** start **

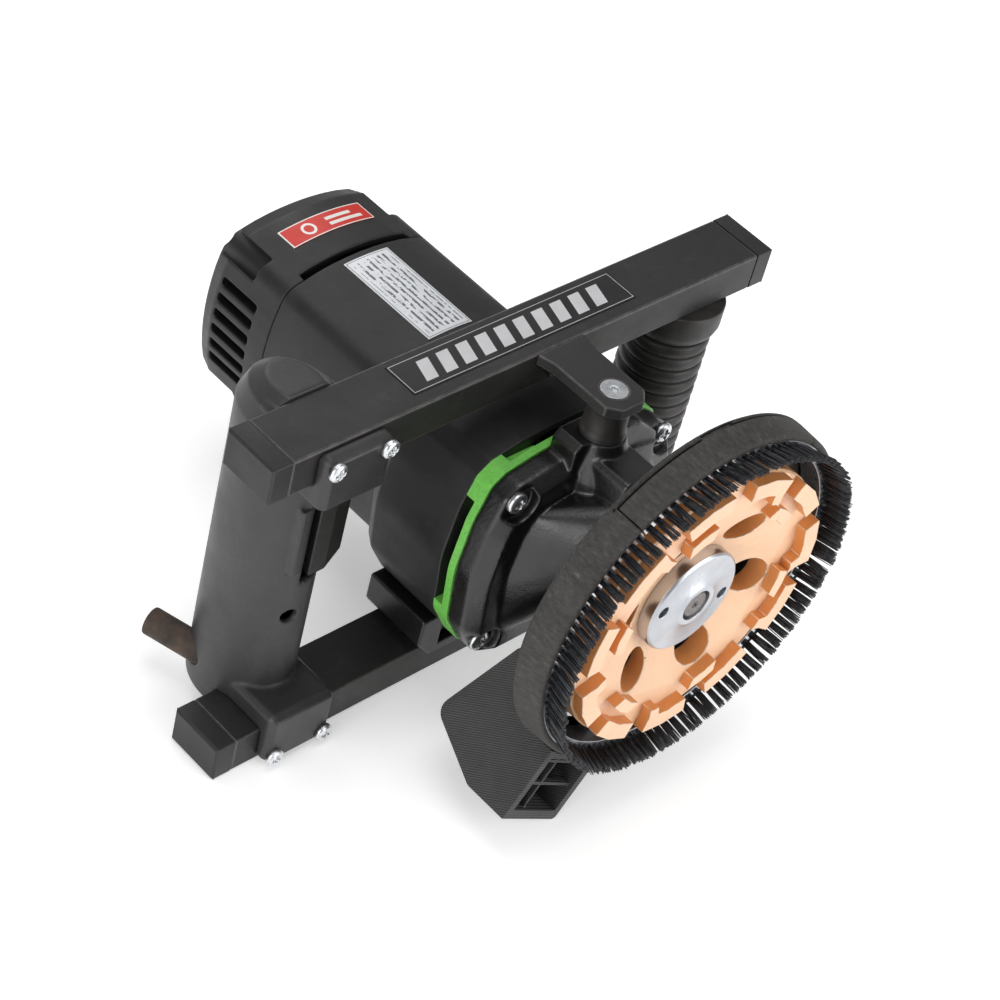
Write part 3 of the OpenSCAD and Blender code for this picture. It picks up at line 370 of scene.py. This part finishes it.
def duct_texture():
    """Printed duct wall: fine slanting lines over a matt black body."""
    look = Look("duct_plastic", 0.6, specular=0.4)
    x, y, z = look.axes()
    along = look.math("ADD", look.math("MULTIPLY", x, 0.55), look.math("MULTIPLY", z, 0.84))
    slant = look.math("ADD", along, look.math("MULTIPLY", y, 0.6))
    lines = look.math("SINE", look.math("MULTIPLY", slant, 2 * math.pi / DUCT_LINE_PITCH))
    tone = look.ramp(lines, (0.2, linear(46, 45, 45)), (0.9, linear(76, 74, 73)))
    patches = look.ramp(look.noise(0.015, 4), (0.3, 0.85), (0.7, 1.12))
    look.colour(look.mix(1.0, tone, patches, "MULTIPLY"))
    look.gloss(look.ramp(look.noise(0.01, 4), (0.3, 0.5), (0.7, 0.7)))
    look.bumps((lines, 0.00007), (look.noise(0.0008, 2), 0.00004))
    return look.material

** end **

GIVEN EXERCISE: From the listing above, extract every line exactly as it stands.

WRITTEN SOLUTION:
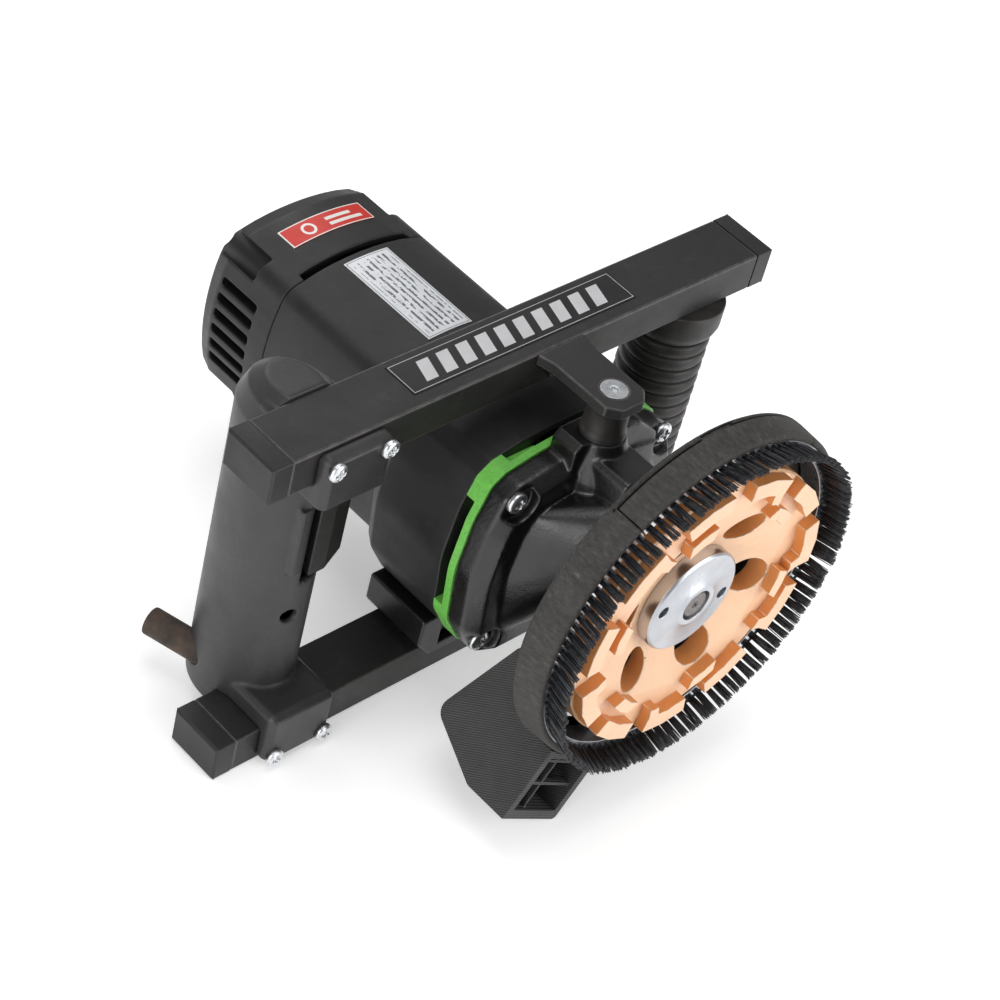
Write part 3 of the OpenSCAD and Blender code for this picture. It picks up at line 370 of scene.py. This part finishes it.
def duct_texture():
    """Printed duct wall: fine slanting lines over a matt black body."""
    look = Look("duct_plastic", 0.6, specular=0.4)
    x, y, z = look.axes()
    along = look.math("ADD", look.math("MULTIPLY", x, 0.55), look.math("MULTIPLY", z, 0.84))
    slant = look.math("ADD", along, look.math("MULTIPLY", y, 0.6))
    lines = look.math("SINE", look.math("MULTIPLY", slant, 2 * math.pi / DUCT_LINE_PITCH))
    tone = look.ramp(lines, (0.2, linear(46, 45, 45)), (0.9, linear(76, 74, 73)))
    patches = look.ramp(look.noise(0.015, 4), (0.3, 0.85), (0.7, 1.12))
    look.colour(look.mix(1.0, tone, patches, "MULTIPLY"))
    look.gloss(look.ramp(look.noise(0.01, 4), (0.3, 0.5), (0.7, 0.7)))
    look.bumps((lines, 0.00007), (look.noise(0.0008, 2), 0.00004))
    return look.material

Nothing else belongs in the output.